Write the material out again in full, exactly.

-- Start Supplied information --

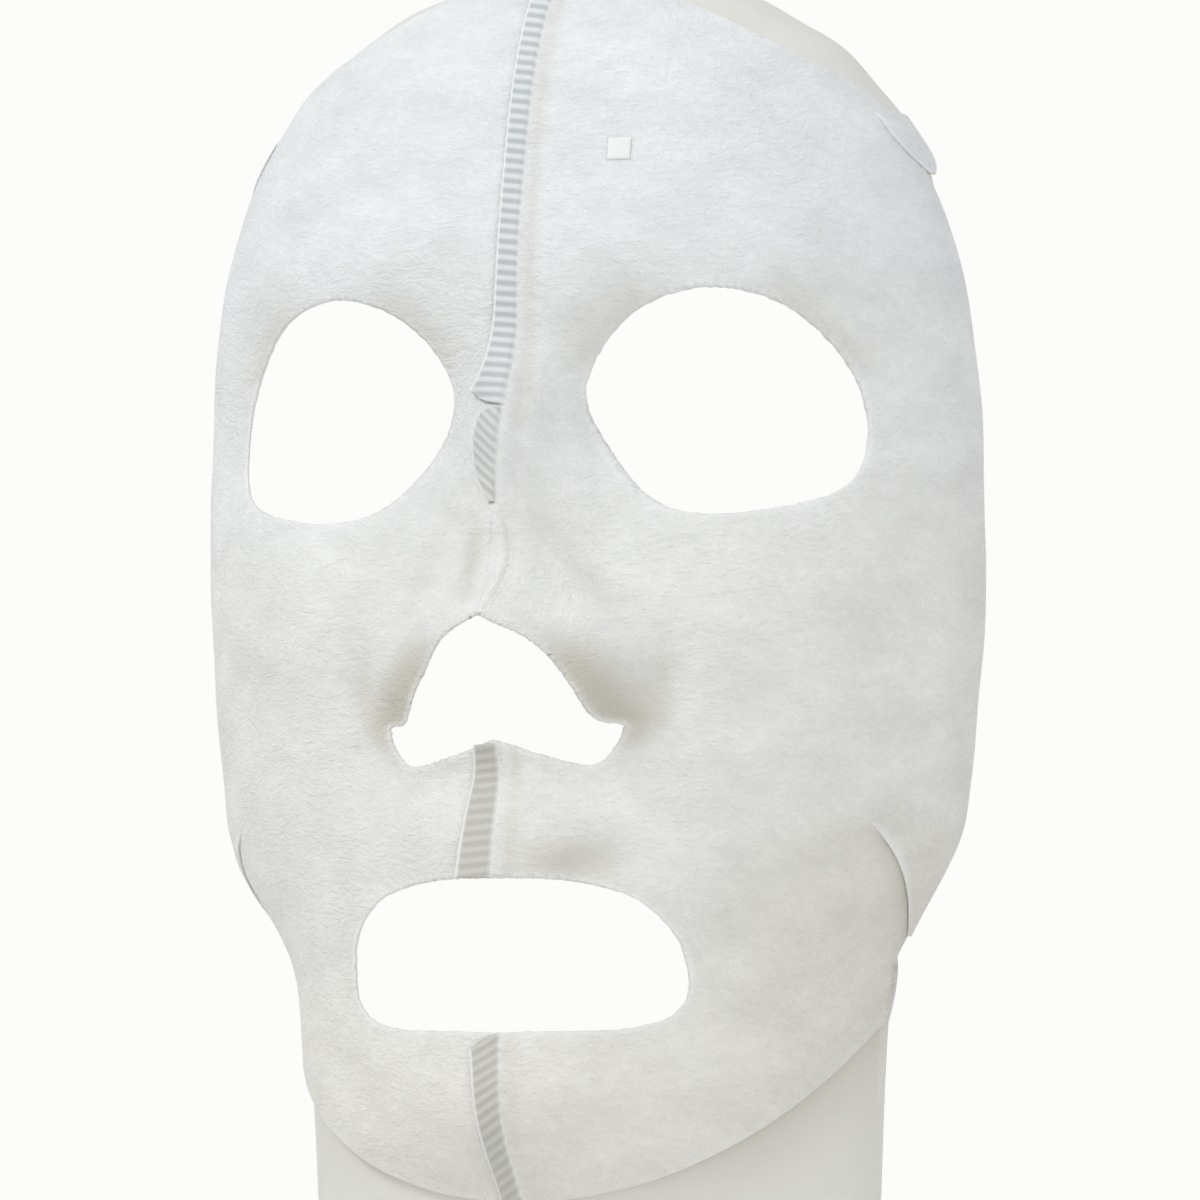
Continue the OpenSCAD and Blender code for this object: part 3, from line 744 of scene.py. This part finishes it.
# ---------------------------------------------------------------------------
# Slit flaps: the sheet is slit at the cheeks and temples so that it can bend
# round the head. The tongue above each slit is the same cloth, lies over the
# sheet below it and bends at its uncut root.
# ---------------------------------------------------------------------------


def flap(name, side, first, last, root_z, long, bow, lip):
    """Rows from the root down to the point; each row runs from the slit's lip, at first degrees round the
    form and drawn towards last down the slit, back to the rim. Each row eases up off the sheet from under
    it."""
    rows, cols = 60, 50
    rim, under = 87, 0.12
    v = np.linspace(-under, 1, rows)[:, None]
    down = np.clip(v, 0, 1)
    i = np.linspace(0, 1, cols)
    lo = first + (last - first) * down**bow
    hi = rim + (last + 2 - rim) * down**4
    angle = np.radians(lo + (hi - lo) * i)
    z = root_z - long * v
    off = -0.3 + 0.68 * ease((v + under) / (0.3 + 0.7 * i)) + lip * ease(2 * v) * (1 - i) ** 2
    x = side * half_width(z) * np.sin(angle)
    points = on_form(x, z, off + creases(x, z))
    from_lip = 0.2 + 6 * i + 0 * v
    # The tongues carry the same painted shade and paleness as the sheet, without the shade beside the slit.
    values = {"pale_cut_and_highlight": paleness_of_cuts_and_highlight(x, z, from_lip), "painted_shade": painted_shade_in_hollows(x, z, 99.0 + 0 * x, slit_share=0)}
    made = piece(name, points.reshape(-1, 3), grid_quads(rows, cols, side > 0), values=values)
    return thicken(made, SHEET_T)


# For each pair: the slit, how far its lip lifts, the hinge's x and y on the left, and the cut's flat size.
FLAPS = {
    "cheek_flap": dict(
        cut=dict(first=SLIT_FROM, last=SLIT_TO, root_z=SLIT_TOP_Z, long=SLIT_LONG, bow=1.0), lip=0.05,
        hinge=(0.0623, -0.0276), flat=(0.023, 0.026), area=0.00042,
    ),
    "temple_flap": dict(
        cut=dict(first=70, last=80, root_z=88.5, long=10.5, bow=2.5), lip=0.0,
        hinge=(0.0571, -0.0183), flat=(0.018, 0.013), area=0.00017,
    ),
}
for node, made_as in FLAPS.items():
    cut, (hinge_x, hinge_y) = made_as["cut"], made_as["hinge"]
    for side, hand in ((1, "left"), (-1, "right")):
        body = node + "_" + hand
        lip = made_as["lip"] if side > 0 else 0.2 * made_as["lip"]
        tongue = flap(body + "_cloth", side, lip=lip, **cut)
        tongue.data.materials.append(fibre_cloth)
        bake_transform(tongue)
        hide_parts(body)

# ---------------------------------------------------------------------------
# Forehead square: a small plain tab of smooth film, cut square and stuck flat
# to the sheet.
# ---------------------------------------------------------------------------


def forehead_square():
    """A square whose height falls off to the sheet at each edge as 1 - u^8."""
    n, half, middle_x, middle_z, film_t = 24, 2, 18, 79, 0.15
    u = np.linspace(-1, 1, n)
    x, z = np.meshgrid(middle_x + half * u, middle_z + half * u)
    fall = (1 - np.abs(u) ** 8)[:, None] * (1 - np.abs(u) ** 8)
    points = on_form(x, z, creases(x, z) + 0.12 + 0.25 * fall)
    return thicken(piece("forehead_square_film", points.reshape(-1, 3), grid_quads(n, n)), film_t)


film = Nodes("square_film")
square = forehead_square()
square.data.materials.append(film.finish(film.skin((0.70, 0.705, 0.70, 1), 0.5, 0.2)))
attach(square, "mask")
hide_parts("forehead_square")

# ---------------------------------------------------------------------------
# Studio: pale floor well below the mask, even white surround, a large soft
# light above and to the left, and a long lens a little below eye level.
# ---------------------------------------------------------------------------

FLOOR_HALF, FLOOR_DROP = 4, 0.25
floor_z = cad_box[0][2] - FLOOR_DROP
corners = [(x * FLOOR_HALF, y * FLOOR_HALF, floor_z) for x, y in ((-1, -1), (1, -1), (1, 1), (-1, 1))]
floor_mesh = bpy.data.meshes.new("floor")
floor_mesh.from_pydata(corners, [], [(0, 1, 2, 3)])
floor = bpy.data.objects.new("floor", floor_mesh)
bpy.context.scene.collection.objects.link(floor)
pale = Nodes("pale_floor")
matt = pale.add("ShaderNodeBsdfPrincipled", {"Base Color": (0.86, 0.855, 0.84, 1), "Roughness": 0.9})
floor_mesh.materials.append(pale.finish(matt.outputs[0]))


def studio_world():
    """A surround that lights from warm grey below to cool white above, and is even white where it is
    seen."""
    world = bpy.data.worlds.new("studio")
    world.use_nodes = True
    links, nodes = world.node_tree.links, world.node_tree.nodes
    nodes.clear()
    direction = nodes.new("ShaderNodeTexCoord")
    parts = nodes.new("ShaderNodeSeparateXYZ")
    height = nodes.new("ShaderNodeMapRange")
    height.inputs["From Min"].default_value = -0.7
    height.inputs["From Max"].default_value = 0.9
    tint = nodes.new("ShaderNodeMix")
    tint.data_type = "RGBA"
    tint.inputs[6].default_value = (0.42, 0.385, 0.34, 1)
    tint.inputs[7].default_value = (0.97, 1.0, 1.04, 1)
    surround = nodes.new("ShaderNodeBackground")
    surround.inputs["Strength"].default_value = 0.90
    seen = nodes.new("ShaderNodeBackground")
    seen.inputs["Color"].default_value = (0.973, 0.973, 0.956, 1)
    path = nodes.new("ShaderNodeLightPath")
    blend = nodes.new("ShaderNodeMixShader")
    out = nodes.new("ShaderNodeOutputWorld")
    links.new(direction.outputs["Generated"], parts.inputs[0])
    links.new(parts.outputs["Z"], height.inputs["Value"])
    links.new(height.outputs[0], tint.inputs[0])
    links.new(tint.outputs[2], surround.inputs["Color"])
    links.new(path.outputs["Is Camera Ray"], blend.inputs[0])
    links.new(surround.outputs[0], blend.inputs[1])
    links.new(seen.outputs[0], blend.inputs[2])
    links.new(blend.outputs[0], out.inputs[0])
    return world


bpy.context.scene.world = studio_world()


def soft_light(name, place, size, power, colour):
    """A round area light that looks at the origin."""
    lamp = bpy.data.lights.new(name, "AREA")
    lamp.shape, lamp.size, lamp.energy, lamp.color = "DISK", size, power, colour
    lamp_object = bpy.data.objects.new(name, lamp)
    lamp_object.location = place
    lamp_object.rotation_euler = (-Vector(place)).to_track_quat("-Z", "Y").to_euler()
    bpy.context.scene.collection.objects.link(lamp_object)


soft_light("key", (-1.1, -1.3, 1.7), 0.9, 27, (1.0, 0.995, 0.985))
soft_light("fill", (1.7, -1.3, 0.2), 1.5, 11, (1.0, 0.99, 0.97))

# The camera looks from the wearer's left and a little below. The image is taken to be 1200 across, and
# shows a millimetre as SCALE of it at 45 mm in front of the origin.
YAW, PITCH = math.radians(17), math.radians(-4)
DISTANCE, RAISED, FACE_AHEAD = 1.1, 0.0045, 45
SCALE, IMAGE_W, SENSOR_W = 5.8, 1200, 36
back = Vector((math.sin(YAW) * math.cos(PITCH), -math.cos(YAW) * math.cos(PITCH), math.sin(PITCH)))
right = Vector((math.cos(YAW), math.sin(YAW), 0))
up = back.cross(right)
lens = bpy.data.cameras.new("camera")
lens.sensor_width = SENSOR_W
lens.lens = SCALE * (DISTANCE * 1000 - FACE_AHEAD) * SENSOR_W / IMAGE_W
camera = bpy.data.objects.new("camera", lens)
place = back * DISTANCE + up * RAISED
rows = [(right[k], up[k], back[k], place[k]) for k in range(3)]
camera.matrix_world = Matrix(rows + [(0, 0, 0, 1)])
bpy.context.scene.collection.objects.link(camera)
bpy.context.scene.camera = camera
bpy.context.scene.view_settings.view_transform = "Standard"
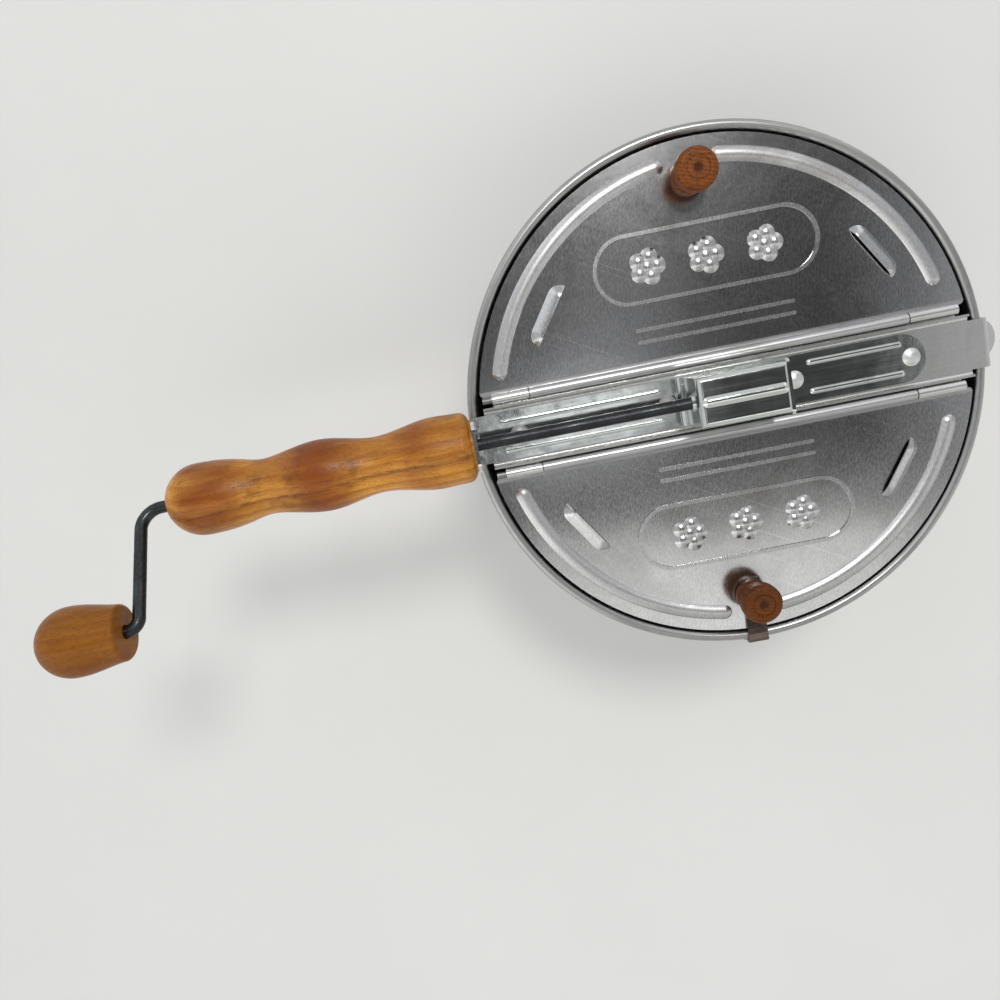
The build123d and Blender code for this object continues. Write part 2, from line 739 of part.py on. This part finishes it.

-- End Supplied information --

◆ **The completed task**
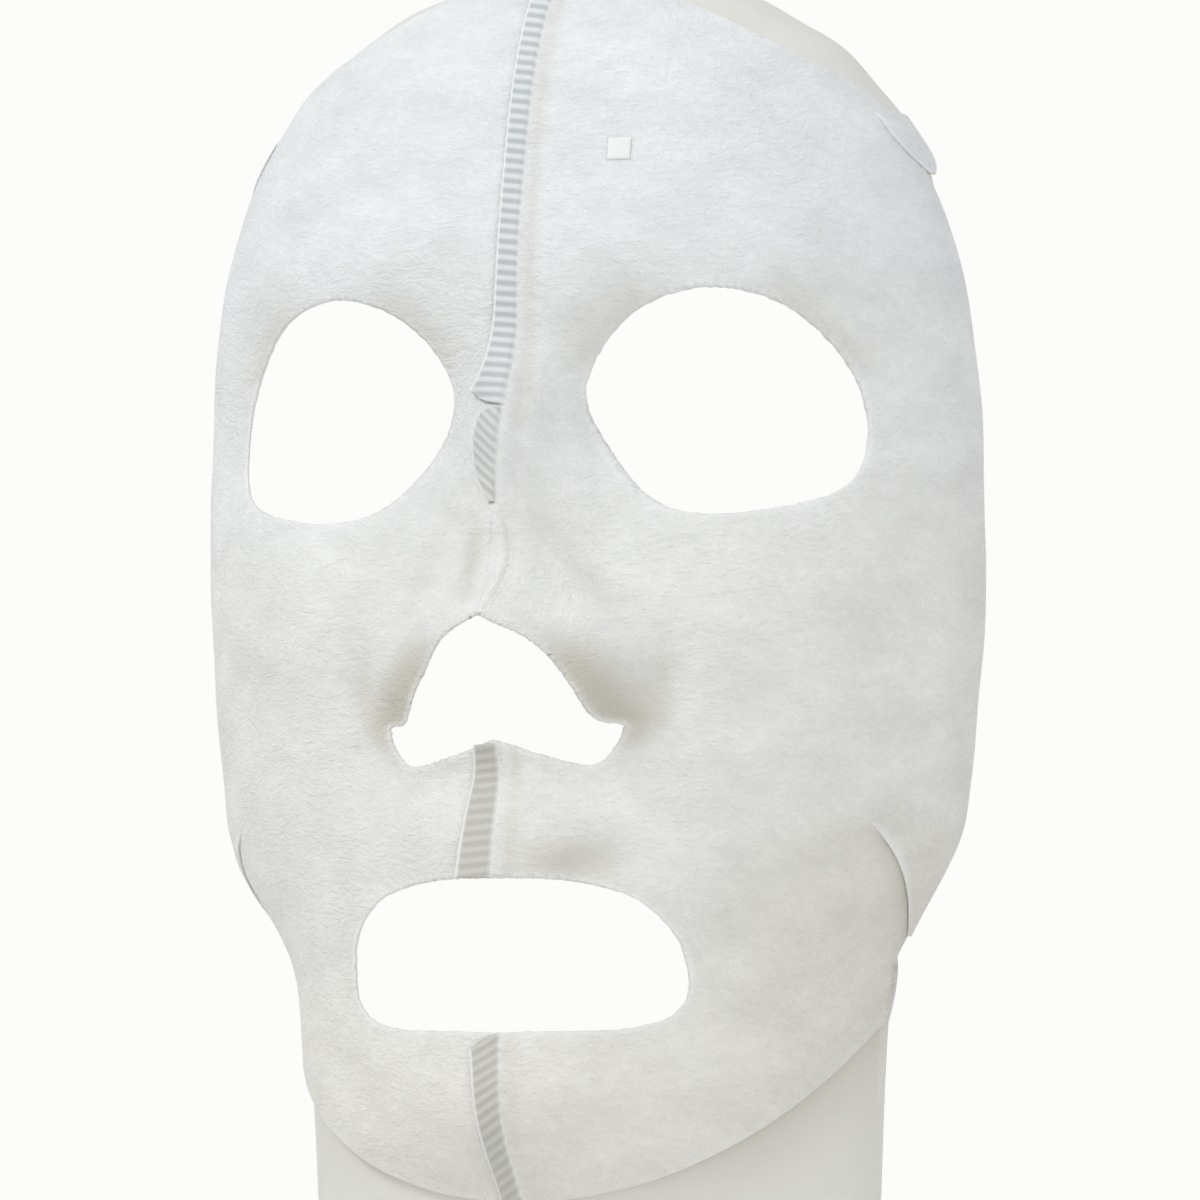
Continue the OpenSCAD and Blender code for this object: part 3, from line 744 of scene.py. This part finishes it.
# ---------------------------------------------------------------------------
# Slit flaps: the sheet is slit at the cheeks and temples so that it can bend
# round the head. The tongue above each slit is the same cloth, lies over the
# sheet below it and bends at its uncut root.
# ---------------------------------------------------------------------------


def flap(name, side, first, last, root_z, long, bow, lip):
    """Rows from the root down to the point; each row runs from the slit's lip, at first degrees round the
    form and drawn towards last down the slit, back to the rim. Each row eases up off the sheet from under
    it."""
    rows, cols = 60, 50
    rim, under = 87, 0.12
    v = np.linspace(-under, 1, rows)[:, None]
    down = np.clip(v, 0, 1)
    i = np.linspace(0, 1, cols)
    lo = first + (last - first) * down**bow
    hi = rim + (last + 2 - rim) * down**4
    angle = np.radians(lo + (hi - lo) * i)
    z = root_z - long * v
    off = -0.3 + 0.68 * ease((v + under) / (0.3 + 0.7 * i)) + lip * ease(2 * v) * (1 - i) ** 2
    x = side * half_width(z) * np.sin(angle)
    points = on_form(x, z, off + creases(x, z))
    from_lip = 0.2 + 6 * i + 0 * v
    # The tongues carry the same painted shade and paleness as the sheet, without the shade beside the slit.
    values = {"pale_cut_and_highlight": paleness_of_cuts_and_highlight(x, z, from_lip), "painted_shade": painted_shade_in_hollows(x, z, 99.0 + 0 * x, slit_share=0)}
    made = piece(name, points.reshape(-1, 3), grid_quads(rows, cols, side > 0), values=values)
    return thicken(made, SHEET_T)


# For each pair: the slit, how far its lip lifts, the hinge's x and y on the left, and the cut's flat size.
FLAPS = {
    "cheek_flap": dict(
        cut=dict(first=SLIT_FROM, last=SLIT_TO, root_z=SLIT_TOP_Z, long=SLIT_LONG, bow=1.0), lip=0.05,
        hinge=(0.0623, -0.0276), flat=(0.023, 0.026), area=0.00042,
    ),
    "temple_flap": dict(
        cut=dict(first=70, last=80, root_z=88.5, long=10.5, bow=2.5), lip=0.0,
        hinge=(0.0571, -0.0183), flat=(0.018, 0.013), area=0.00017,
    ),
}
for node, made_as in FLAPS.items():
    cut, (hinge_x, hinge_y) = made_as["cut"], made_as["hinge"]
    for side, hand in ((1, "left"), (-1, "right")):
        body = node + "_" + hand
        lip = made_as["lip"] if side > 0 else 0.2 * made_as["lip"]
        tongue = flap(body + "_cloth", side, lip=lip, **cut)
        tongue.data.materials.append(fibre_cloth)
        bake_transform(tongue)
        hide_parts(body)

# ---------------------------------------------------------------------------
# Forehead square: a small plain tab of smooth film, cut square and stuck flat
# to the sheet.
# ---------------------------------------------------------------------------


def forehead_square():
    """A square whose height falls off to the sheet at each edge as 1 - u^8."""
    n, half, middle_x, middle_z, film_t = 24, 2, 18, 79, 0.15
    u = np.linspace(-1, 1, n)
    x, z = np.meshgrid(middle_x + half * u, middle_z + half * u)
    fall = (1 - np.abs(u) ** 8)[:, None] * (1 - np.abs(u) ** 8)
    points = on_form(x, z, creases(x, z) + 0.12 + 0.25 * fall)
    return thicken(piece("forehead_square_film", points.reshape(-1, 3), grid_quads(n, n)), film_t)


film = Nodes("square_film")
square = forehead_square()
square.data.materials.append(film.finish(film.skin((0.70, 0.705, 0.70, 1), 0.5, 0.2)))
attach(square, "mask")
hide_parts("forehead_square")

# ---------------------------------------------------------------------------
# Studio: pale floor well below the mask, even white surround, a large soft
# light above and to the left, and a long lens a little below eye level.
# ---------------------------------------------------------------------------

FLOOR_HALF, FLOOR_DROP = 4, 0.25
floor_z = cad_box[0][2] - FLOOR_DROP
corners = [(x * FLOOR_HALF, y * FLOOR_HALF, floor_z) for x, y in ((-1, -1), (1, -1), (1, 1), (-1, 1))]
floor_mesh = bpy.data.meshes.new("floor")
floor_mesh.from_pydata(corners, [], [(0, 1, 2, 3)])
floor = bpy.data.objects.new("floor", floor_mesh)
bpy.context.scene.collection.objects.link(floor)
pale = Nodes("pale_floor")
matt = pale.add("ShaderNodeBsdfPrincipled", {"Base Color": (0.86, 0.855, 0.84, 1), "Roughness": 0.9})
floor_mesh.materials.append(pale.finish(matt.outputs[0]))


def studio_world():
    """A surround that lights from warm grey below to cool white above, and is even white where it is
    seen."""
    world = bpy.data.worlds.new("studio")
    world.use_nodes = True
    links, nodes = world.node_tree.links, world.node_tree.nodes
    nodes.clear()
    direction = nodes.new("ShaderNodeTexCoord")
    parts = nodes.new("ShaderNodeSeparateXYZ")
    height = nodes.new("ShaderNodeMapRange")
    height.inputs["From Min"].default_value = -0.7
    height.inputs["From Max"].default_value = 0.9
    tint = nodes.new("ShaderNodeMix")
    tint.data_type = "RGBA"
    tint.inputs[6].default_value = (0.42, 0.385, 0.34, 1)
    tint.inputs[7].default_value = (0.97, 1.0, 1.04, 1)
    surround = nodes.new("ShaderNodeBackground")
    surround.inputs["Strength"].default_value = 0.90
    seen = nodes.new("ShaderNodeBackground")
    seen.inputs["Color"].default_value = (0.973, 0.973, 0.956, 1)
    path = nodes.new("ShaderNodeLightPath")
    blend = nodes.new("ShaderNodeMixShader")
    out = nodes.new("ShaderNodeOutputWorld")
    links.new(direction.outputs["Generated"], parts.inputs[0])
    links.new(parts.outputs["Z"], height.inputs["Value"])
    links.new(height.outputs[0], tint.inputs[0])
    links.new(tint.outputs[2], surround.inputs["Color"])
    links.new(path.outputs["Is Camera Ray"], blend.inputs[0])
    links.new(surround.outputs[0], blend.inputs[1])
    links.new(seen.outputs[0], blend.inputs[2])
    links.new(blend.outputs[0], out.inputs[0])
    return world


bpy.context.scene.world = studio_world()


def soft_light(name, place, size, power, colour):
    """A round area light that looks at the origin."""
    lamp = bpy.data.lights.new(name, "AREA")
    lamp.shape, lamp.size, lamp.energy, lamp.color = "DISK", size, power, colour
    lamp_object = bpy.data.objects.new(name, lamp)
    lamp_object.location = place
    lamp_object.rotation_euler = (-Vector(place)).to_track_quat("-Z", "Y").to_euler()
    bpy.context.scene.collection.objects.link(lamp_object)


soft_light("key", (-1.1, -1.3, 1.7), 0.9, 27, (1.0, 0.995, 0.985))
soft_light("fill", (1.7, -1.3, 0.2), 1.5, 11, (1.0, 0.99, 0.97))

# The camera looks from the wearer's left and a little below. The image is taken to be 1200 across, and
# shows a millimetre as SCALE of it at 45 mm in front of the origin.
YAW, PITCH = math.radians(17), math.radians(-4)
DISTANCE, RAISED, FACE_AHEAD = 1.1, 0.0045, 45
SCALE, IMAGE_W, SENSOR_W = 5.8, 1200, 36
back = Vector((math.sin(YAW) * math.cos(PITCH), -math.cos(YAW) * math.cos(PITCH), math.sin(PITCH)))
right = Vector((math.cos(YAW), math.sin(YAW), 0))
up = back.cross(right)
lens = bpy.data.cameras.new("camera")
lens.sensor_width = SENSOR_W
lens.lens = SCALE * (DISTANCE * 1000 - FACE_AHEAD) * SENSOR_W / IMAGE_W
camera = bpy.data.objects.new("camera", lens)
place = back * DISTANCE + up * RAISED
rows = [(right[k], up[k], back[k], place[k]) for k in range(3)]
camera.matrix_world = Matrix(rows + [(0, 0, 0, 1)])
bpy.context.scene.collection.objects.link(camera)
bpy.context.scene.camera = camera
bpy.context.scene.view_settings.view_transform = "Standard"
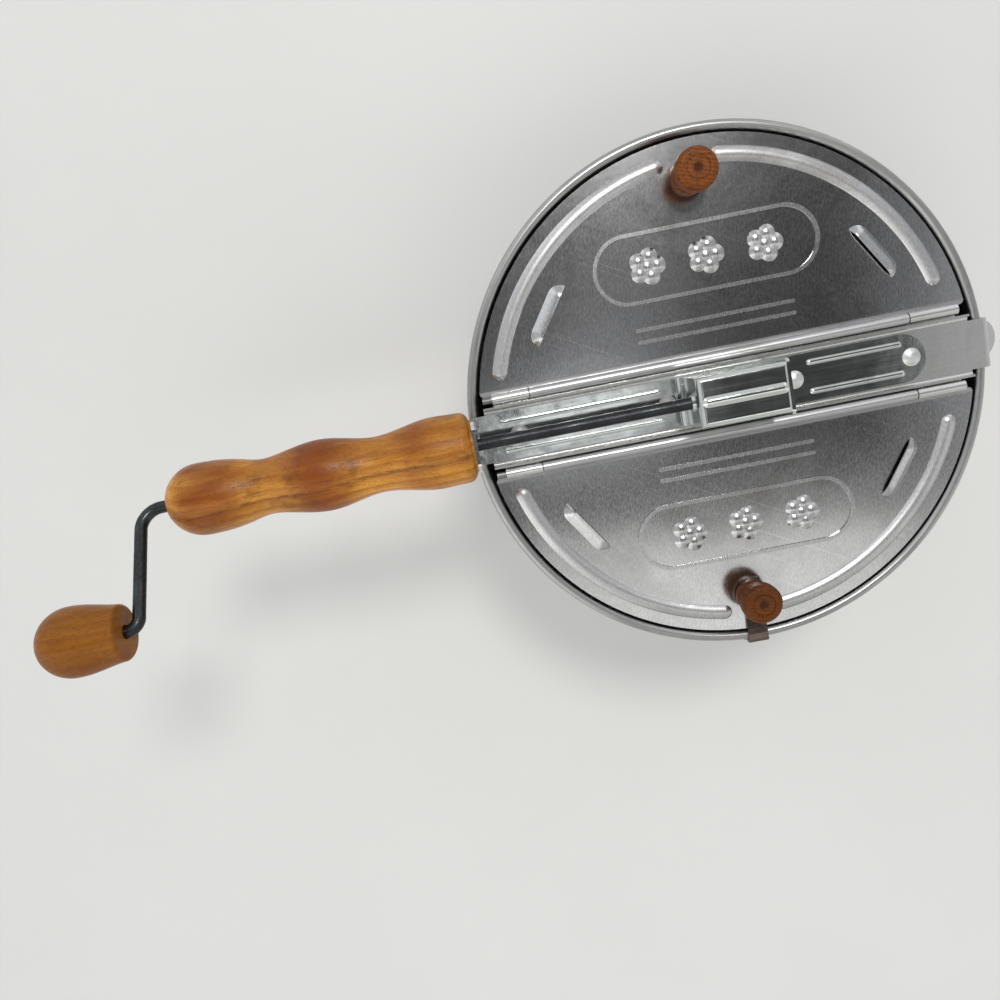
The build123d and Blender code for this object continues. Write part 2, from line 739 of part.py on. This part finishes it.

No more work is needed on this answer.